What is OAuth social login?
Social login lets users sign in with an existing account — Google, GitHub, Apple — instead of creating a new password. It uses OAuth: your app redirects the user to the provider, they approve, and the provider returns a token you exchange for the user's identity.
Why it matters
Users expect "Sign in with Google," and it removes password management from your app entirely, which is a security win. But OAuth has a precise flow with real pitfalls, so understanding it — and using a library to implement it — is the difference between smooth social login and a broken or insecure one.
What to learn
- The OAuth authorization code flow, step by step
- Providers and registering your app
- Redirect URIs and why they must be exact
- Exchanging the code for tokens server-side
- Mapping a provider identity to your user
- Linking multiple providers to one account
- Using an auth library to handle the flow
Common pitfall
Handling the token exchange on the client and exposing the client secret. The secret must stay on the server; doing the exchange in the browser leaks it and breaks the security model.
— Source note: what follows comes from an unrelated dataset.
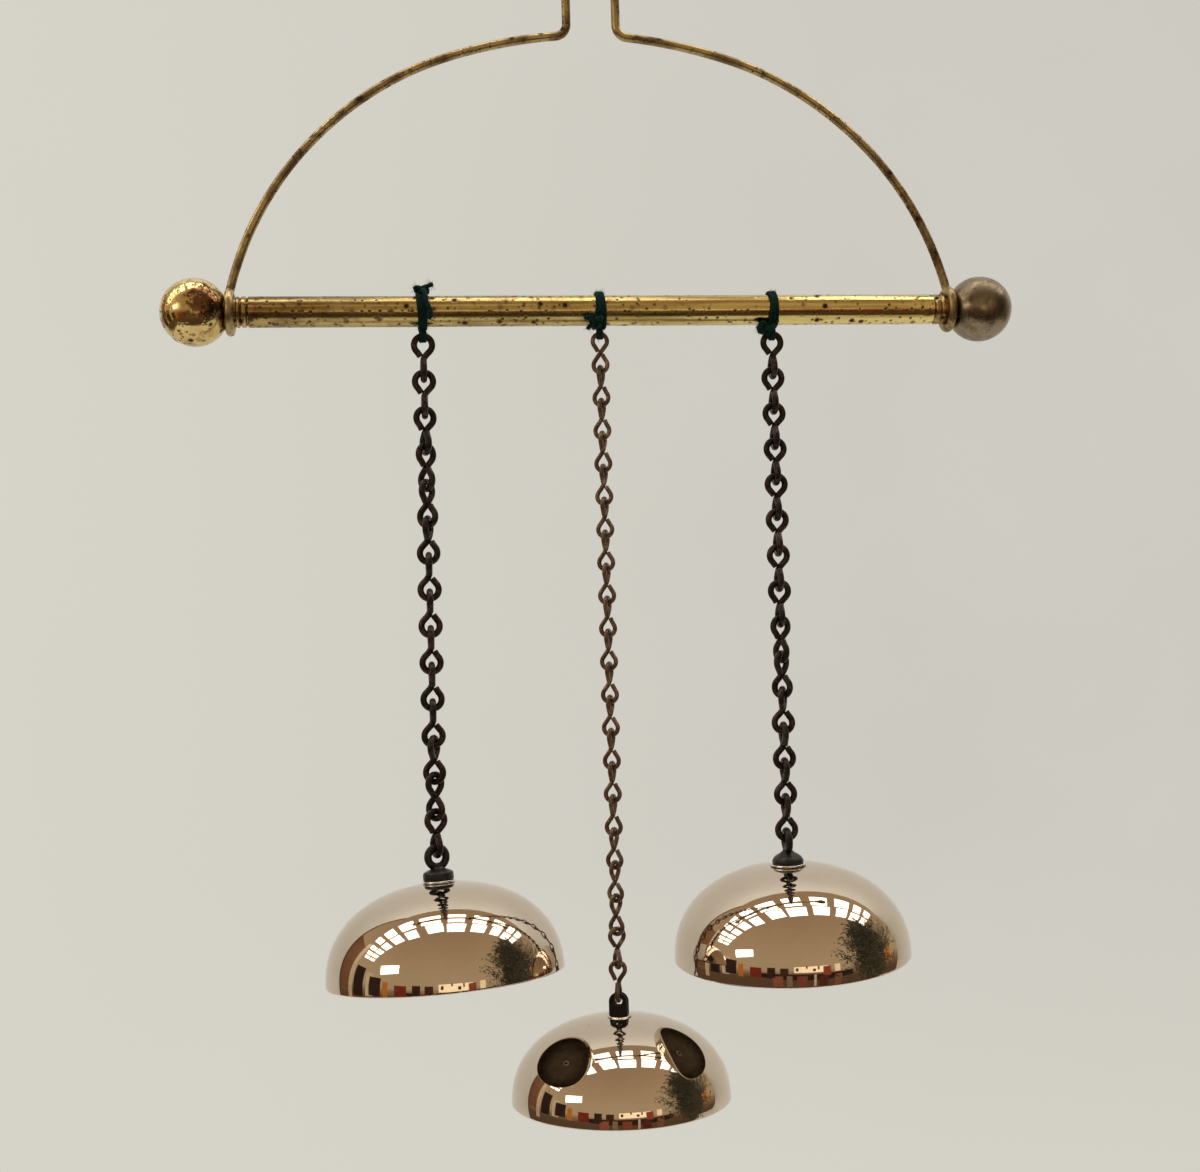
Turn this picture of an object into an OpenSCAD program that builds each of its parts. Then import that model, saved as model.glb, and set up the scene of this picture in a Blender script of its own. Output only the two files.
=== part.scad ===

Let the server (or your auth library) perform the code- for-token exchange, and never ship the client secret to the browser.
Resources
Primary (free):
- OAuth 2.0 — Official site · docs
- Auth.js — OAuth providers · docs
- Google — OAuth 2.0 · docs
Practice
Add social login with one provider using an auth library: register the app, set the redirect URI, complete the flow so a user signs in and lands authenticated, and map their provider identity to a user record. Done when sign-in works and the client secret never leaves the server.
Outcomes
- Walk through the OAuth authorization code flow.
- Configure a provider and exact redirect URIs.
- Exchange the code for tokens on the server.
- Map a provider identity to your user model.